Borrell passa em breve a pasta à estónia Kaja Kallas, mas não sem antes fazer uma última tentativa para pressionar o Governo de Benjamim Netanyahu. O chefe da diplomacia europeia propôs a suspensão do diálogo político formal entre a UE e Israel, no âmbito do existente Acordo de Associação. A proposta falhou, não houve qualquer vontade da esmagadora maioria dos países para apoiar.
"A história vai julgar-nos a todos", disse no final do encontro aos jornalistas, adiantando que "fez o que entendia que tinha de fazer". Porém, "os países acharam que deviam fazer outra coisa".

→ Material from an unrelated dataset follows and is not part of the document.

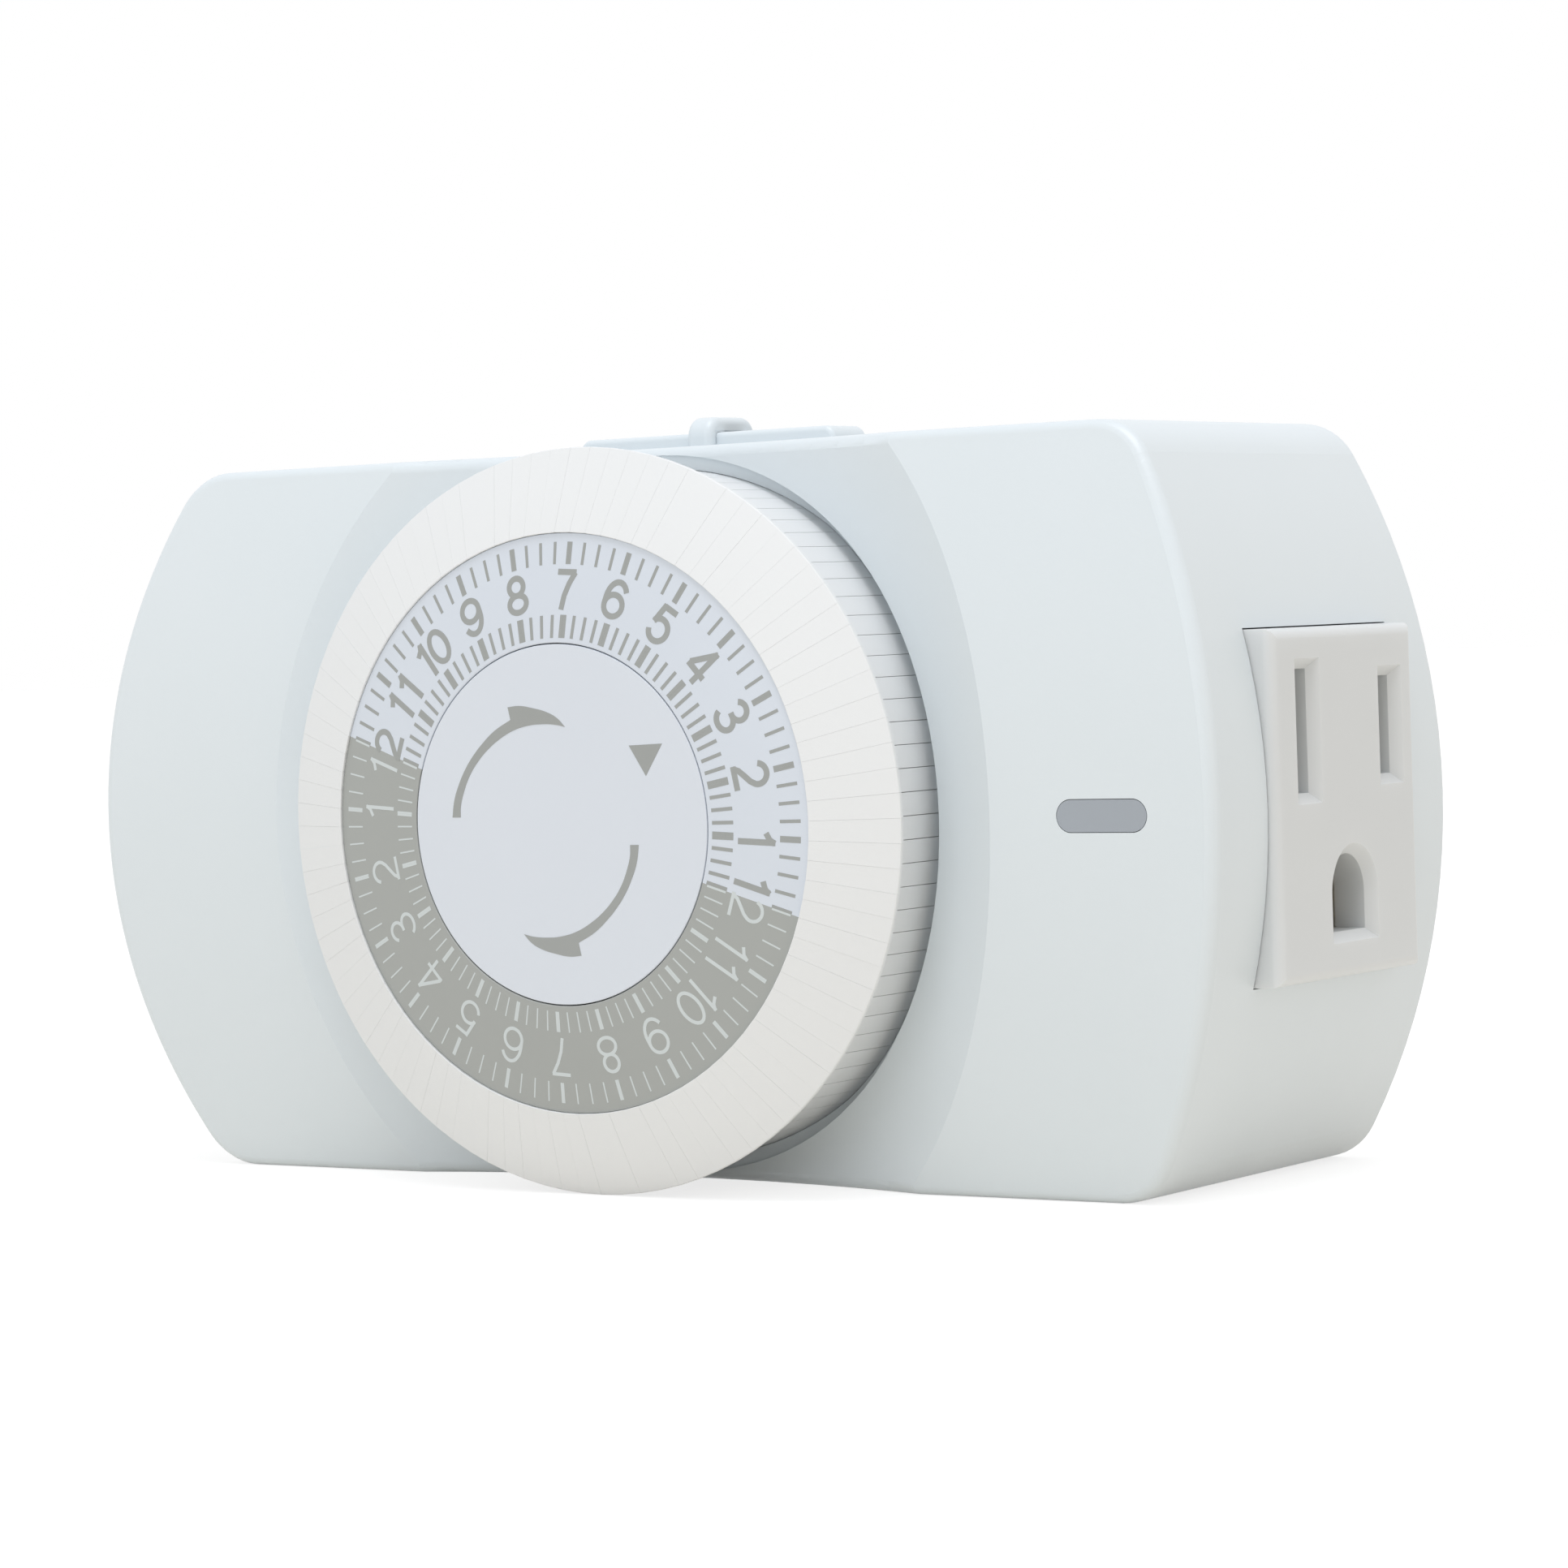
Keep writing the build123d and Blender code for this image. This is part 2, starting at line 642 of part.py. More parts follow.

O espanhol mostra-se desiludido e preocupado com uma situação que considera "apocalíptica". "Esgotei as palavras para explicar o que está a acontecer no Médio Oriente", afirmou, recordando os números das Nações Unidas que apontam para 44 mil pessoas mortas em Gaza, 70% das quais mulheres e crianças. "A idade mais frequente das vítimas é cinco anos. Esta é uma guerra contra crianças", lamentou.
A União Europeia continua sem tomar medidas substantivas para pressionar o Governo israelita a recuar em relação a Gaza, numa altura em que a maioria dos Estados-Membros até concorda que a situação no enclave palestiniano é de catástrofe humanitária.
Países como a Áustria ou Hungria têm sido muito cautelosos nas críticas a Netanyahu. E numa altura em que França e Espanha recusam fornecer armas a Israel, Alemanha rejeitou essa possibilidade. Mas a proposta de Borrell foi rejeitada ainda por um maior número de países, incluindo Portugal.
"Nós consideramos que, por motivos de substância, e também por motivos de timing, não é o momento ideal (para) tomar este género de decisões", afirmou aos jornalistas a Secretária de Estado dos Assuntos Europeus, que substituiu o ministro Paulo Rangel. "Consideramos que é importante preservar o diálogo político", argumentou Inês Domingos.
Esta terça-feira é a vez dos ministros da Defesa se reunirem em Bruxelas para debater o apoio a Kiev.